On 08/06/15 10:30, Daniel Kolesa wrote:
> On Mon, Jun 8, 2015 at 8:13 AM, Jean-Philippe André <j...@videolan.org> wrote:
>> Hello,
>>
>> On Sat, Jun 6, 2015 at 1:19 AM, Tom Hacohen <t...@osg.samsung.com> wrote:
>>
>>> Hey,
>>>
>>> Daniel and I have been working recently on a new format for
>>> documentation in Eo files. We want to use that in order to generate
>>> basic documentation for methods/classes/parameters for use by IDEs and
>>> in order to generate basic structure of documentation that will be
>>> enhanced on the wiki with more usage tutorials, language specific
>>> examples and etc. This means these documentations should be very short
>>> and concise. No per method examples inline or anything like that. The
>>> idea with the docs, as it is with the rest of Eolian is to be language
>>> agnostic.
>>>
>>> Some things are done differently in different languages, but how the EFL
>>> behaves remains the same. This means that most of the docs could be
>>> written in a language-agnostic way with short tutorials per language
>>> that translate the psuedocode examples into language specific examples.
>>> Language specific tutorials are obviously still encouraged and will be
>>> written with time. All of this will be done on the wiki, and not in .eo
>>> files.
>>>
>>> We created a short wiki page that demonstrates the syntax we currently
>>> use for docs in .eo files, you can see it here:
>>> https://phab.enlightenment.org/w/eolian/docs/
>>> We use [[ as the starting delimiters and ]] as the ending delimiters. We
>>> discourage the use of spaces between the delimiters and the text, so
>>> this is a correct way of documenting a function:
>>> [[This function does something]]
>>> It's clear and clean, and will be even more clear with syntax highlighting.
>>>
>>
>> The general idea of cleaning up the doc in the eo files sounds great.
>>
>> But I fail to understand why moving to a different syntax than what's
>> currently there?
>>
>> - How are [[ ... ]] better than /*@ */ ? [[ ... ]] are just fine but this
>> mean all the current eo files will have to be modified for something
>> trivial.
>
> They'd have to be modified either way, as the current docs in eo files
> are poorly written and need to be mostly rewritten.

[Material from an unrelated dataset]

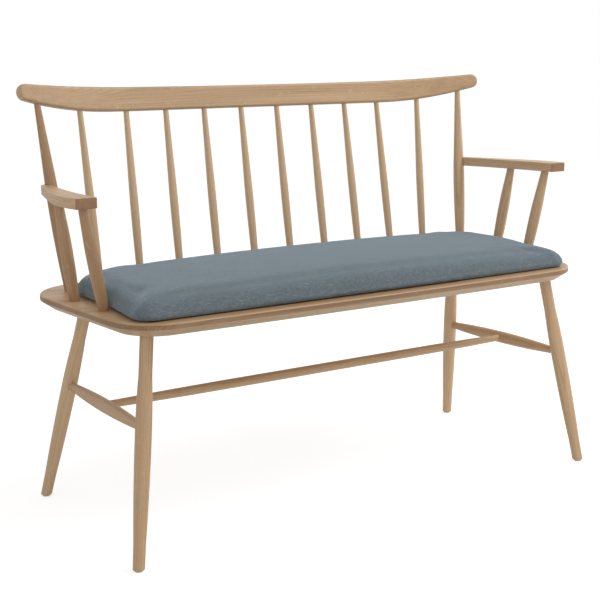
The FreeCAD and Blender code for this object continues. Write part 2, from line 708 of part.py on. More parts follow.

The syntaxes of
> what's written inside are not compatible. You never use doxygen tags
> within the [[...]] docs; they'll be generated automatically by the
> Eolian C generator. Anyway, they're better because you don't have to
> deal with comment style formatting (for example, the convention is to
> prefix each line in a comment with " * ").
>
>> Also the "no spaces preferred" rule does not seem to bring anything (except
>> laziness in the parser :-P)...
>
> There is a "no spaces preferred" rule because it looks better, but the
> parser will strip whitespace nevertheless, there is no laziness
> involved.
>
>>
>> - What about @return tags? Are they just not needed if the doc is properly
>> written? (hint: I'm not convinced as I often look for the RETURN part of a
>> manpage or another library's doc)
>
> They're not needed, as the @return is automatically inserted by the
> Eolian C generator. For example generation for this:
> https://git.enlightenment.org/core/efl.git/tree/src/tests/eolian/data/docs.eo
> makes this kind of output: http://codepad.org/RIYt5yxi
>
>>
>> - What about @since tags?
>
> No @since tags atm. That stuff would probably be documented on the
> wiki. The documentation in eo files is supposed to be bare, mostly for
> autocompletion etc.

That one actually feels like a valid question/comment that I think we 
should address. It's useful for autocompletion too, because you 
sometimes want to know if you can use a function (based on your minimum 
supported version of the efl) or not.

I believe Daniel answered the rest.

--
Tom.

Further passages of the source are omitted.